人は群れるもの

患者さんでも長く通っていると老後の話がよく出る。「私結婚していないから老後が不安。」「子供がいないから旦那が死んだ後どうしようか悩んでいる。」色々と老後の悩みはつきない。ある時私が冗談で、「これは例えばの話しですよ。僕が引退してここにビルでも建てたとします。老人ホーム、僕から見たら昔の下宿屋ですが、広いリビングと個室があり、好きなときに好きな場所にいられるようにします。1階は治療院を作って、その隣は皆さんペットを飼うでしょうから動物病院、大家は僕、そこで死ぬまでの権利を2000万とするとどう思いますか?」と言ったら、ビックリするほど皆さんの反応が良い。
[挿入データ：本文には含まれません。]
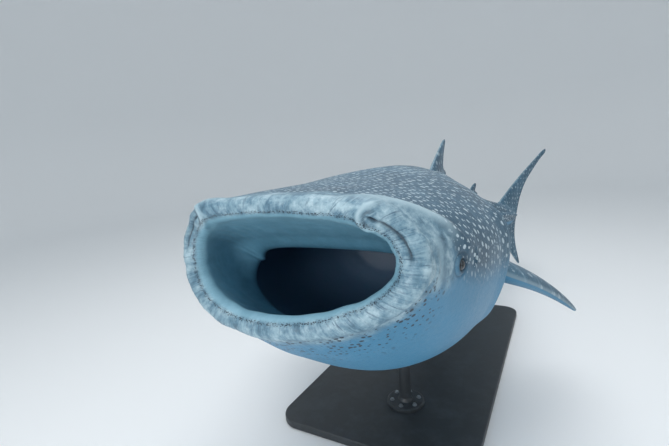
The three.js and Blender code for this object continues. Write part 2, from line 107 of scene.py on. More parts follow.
# Lips, from their outer side at turn 0 to their inner side at turn 1
LIP_DEPTH = 0.0075
LOBE = {"angle": 50, "reach": 26, "swell": 0.0038, "fade": 0.035}
TEETH = {"turn": 0.665, "width": 0.045}
GROOVE = {"turn": 0.47, "width": 0.09, "from": 3, "to": 44, "depth": 0.0022}
CORNER_BACK = 0.008
JAW_FORWARD = 0.013
RIM_FADE = 0.08

# Ridges along the flanks, the edge of the head, the keels of the tail and the gill flaps
RIDGES = [
    {"angle": 60, "from": 0.15, "to": 0.72, "height": 0.0018},
    {"angle": 37.5, "from": 0.19, "to": 0.76, "height": 0.0022},
    {"angle": 7.5, "from": 0.27, "to": 0.85, "height": 0.0028},
]
RIDGE_WIDTH = 7.5
HEAD_EDGE = {"from": 66, "to": 9, "last": 0.05, "width": 15, "height": 0.0026}
KEEL = {"from": 0.7, "full": 0.8, "height": 0.0085}
GILLS = {"first": 0.136, "pitch": 0.0135, "count": 5, "step": 0.0014}
GILL_FLAP = {"height": 0.0032, "low": -42, "high": 34, "fade": 14}

# Small forms of the head: places as above, sizes and depths in metres. An eye's opening is shaped by
# how fast the distance from its middle grows to the side, along and up.
EYE_NODES = {1: "eye_left", -1: "eye_right"}
EYE_OPENING = [0.6, 0.92, 1.12]
EYE = {"radius": 0.026, "proud": 0.009, "room": 0.0012, "socket": 0.022, "lid": 0.008, "fold": 0.0035}
SPIRACLE = {"s": 0.066, "v": -0.001, "size": [0.06, 0.010, 0.024], "depth": 0.016, "rim": 0.0035}
NOSTRIL = {"angle": 44, "turn": 0.5, "slant": 32, "size": [0.024, 0.03, 0.008], "depth": 0.014}
NOSTRIL_FLAP = {"radius": 0.046, "rise": 0.011}
SLIT = {"part": 0.09, "share": 0.75, "depth": 0.014}

# Folds round each corner of the mouth: radius, width and depth in metres
CORNER_FOLDS = [[0.055, 0.007, 0.004], [0.085, 0.008, 0.0035], [0.12, 0.01, 0.0028]]

# Furrows across the lips, slack folds behind them and folds of the palate: how many would fit
# round the mouth, and their height in metres
FURROWS = {"counts": [61, 97, 143, 187], "height": 0.00028}
SLACK_FOLDS = {"counts": [11, 17, 23], "height": 0.001}
PALATE_FOLDS = {"count": 34, "height": 0.0012}

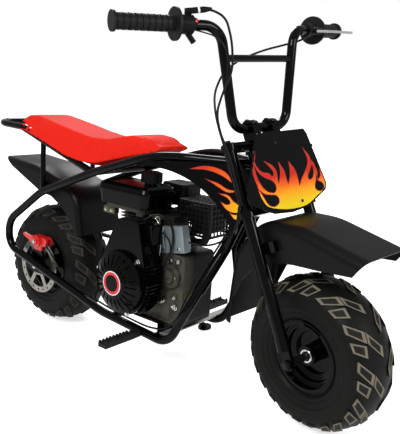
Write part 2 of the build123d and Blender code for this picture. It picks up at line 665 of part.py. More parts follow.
# Fuel tank: two tapered halves that meet in a welded lip, its neck, and a ribbed cap
TANK_X = (crank_x - 148, crank_x + 46)
TANK_Y = (-122.0, 8.0)
TANK_LIP = 290.0
tank_mid = Pos((TANK_X[0] + TANK_X[1]) / 2, (TANK_Y[0] + TANK_Y[1]) / 2, 0)
tank_l = TANK_X[1] - TANK_X[0]
tank_w = TANK_Y[1] - TANK_Y[0]
tank = extrude(tank_mid * Pos(0, 0, TANK_LIP - 2) * RectangleRounded(tank_l, tank_w, 30), 4)
shell_face = RectangleRounded(tank_l - 9, tank_w - 9, 26)
crown_face = RectangleRounded(tank_l - 24, tank_w - 24, 20)
tank += extrude(tank_mid * Pos(0, 0, TANK_LIP) * Rot(180, 0, 0) * shell_face, TANK_LIP - TANK_LOW, taper=10)
tank += extrude(tank_mid * Pos(0, 0, TANK_LIP) * shell_face, 10, taper=20)
tank += extrude(tank_mid * Pos(0, 0, TANK_LIP + 10) * crown_face, 6, taper=50)
CAP_X = crank_x
CAP_Y = -57.0
tank += rod((CAP_X, CAP_Y, TANK_LIP + 8), (CAP_X, CAP_Y, TANK_LIP + 24), 18)
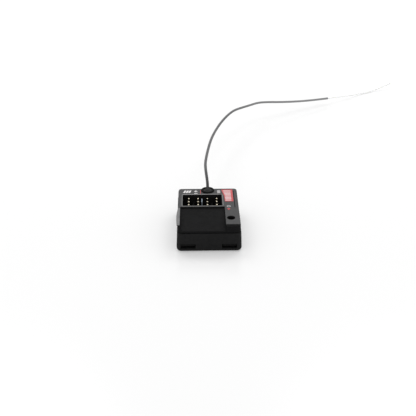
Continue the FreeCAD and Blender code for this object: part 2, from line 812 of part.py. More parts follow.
def make_antenna_grommet():
    """A rubber bush: a shallow domed flange in the boss's recess and a stem in its bore."""
    bore = size("coax_diameter") / 2 + size("grommet_bore_play")
    flange = size("grommet_flange") / 2
    stem = size("boss_bore") / 2
    seat = size("grommet_tail")
    crown = seat + size("grommet_crown")
    return make_turned("antenna_grommet", [
        (bore, 0.0), (stem, 0.0), (stem, seat), (flange, seat),
        (flange, seat + size("grommet_crown") / 2), ((flange + bore) / 2, crown), (bore, crown),
    ], (0.0, BOSS_Y), BOSS_TOP - size("boss_recess") - size("grommet_tail"))


def rounded_path(points):
    """Straight runs joined by tangent arcs; each arc is as large as its two runs allow."""
    corners = [FreeCAD.Vector(*point) for point in points]
    edges = []
    radii = []
    start = corners[0]
    for before, corner, after in zip(corners, corners[1:], corners[2:]):
        back = before - corner
        ahead = after - corner
        turn = math.pi - back.getAngle(ahead)
        trim = ARC_SHARE * min(back.Length, ahead.Length)
        radii.append(trim / math.tan(turn / 2))
        back.normalize()
        ahead.normalize()
        entry = corner + back * trim
        leave = corner + ahead * trim
        centre_way = (back + ahead).normalize()
        centre = corner + centre_way * (radii[-1] / math.cos(turn / 2))
        middle = centre - centre_way * radii[-1]
        edges.append(Part.LineSegment(start, entry).toShape())
        edges.append(Part.Arc(entry, middle, leave).toShape())
        start = leave
    edges.append(Part.LineSegment(start, corners[-1]).toShape())
    return Part.Wire(edges), radii


def make_cable(label, route, diameter):
    """A round cable along a route from the boss, its volume compared with section times length."""
    points = [(across, BOSS_Y.value + along, up) for across, along, up in route]
    path, radii = rounded_path(points)
    first = FreeCAD.Vector(*points[0])
    heading = FreeCAD.Vector(*points[1]) - first
    ring = Part.Wire([Part.Circle(first, heading, diameter / 2).toShape()])
    shape = path.makePipeShell([ring], True, False)
    wanted = math.pi * diameter ** 2 / 4 * path.Length
    print("%s: length %.1f mm, smallest radius %.2f mm, volume %.4f of section times length"
          % (label, path.Length, min(radii), shape.Volume / wanted))
    print("   radii", " ".join("%.1f" % radius for radius in radii))
    item = doc.addObject("Part::Feature", label)
    item.Label = label
    item.Shape = shape
    return item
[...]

「2000万円持ってくるから建てて。」とか、「旦那が死んだ後入る。」とか、女性の場合はどうもご主人が死んだ後のことをよく考えている。少し話しただけなのに、4人ぐらいが持ってくると言う。少し考えると15人で3億、20人で4億、建てるのには十分な金額である。夢物語なのだが、これをある社長に話したら、「そのビジネスモデルはもうやっている人がいる。良いアイデアだ。出来るぞ。」と言う。冗談でいった話だから腹は決まっていないが、そういう話をしながらいかに人は一人では生きなられないかを思い知った。衣食住が足りて時間とお金があると次の人間の要求は群れることである。海外の学会に行っても日本人同士よく群れている。朝から晩まで一緒である。 どうも日本人はこの傾向が強い。農耕民族の影響なのか本当によく群れると感じている。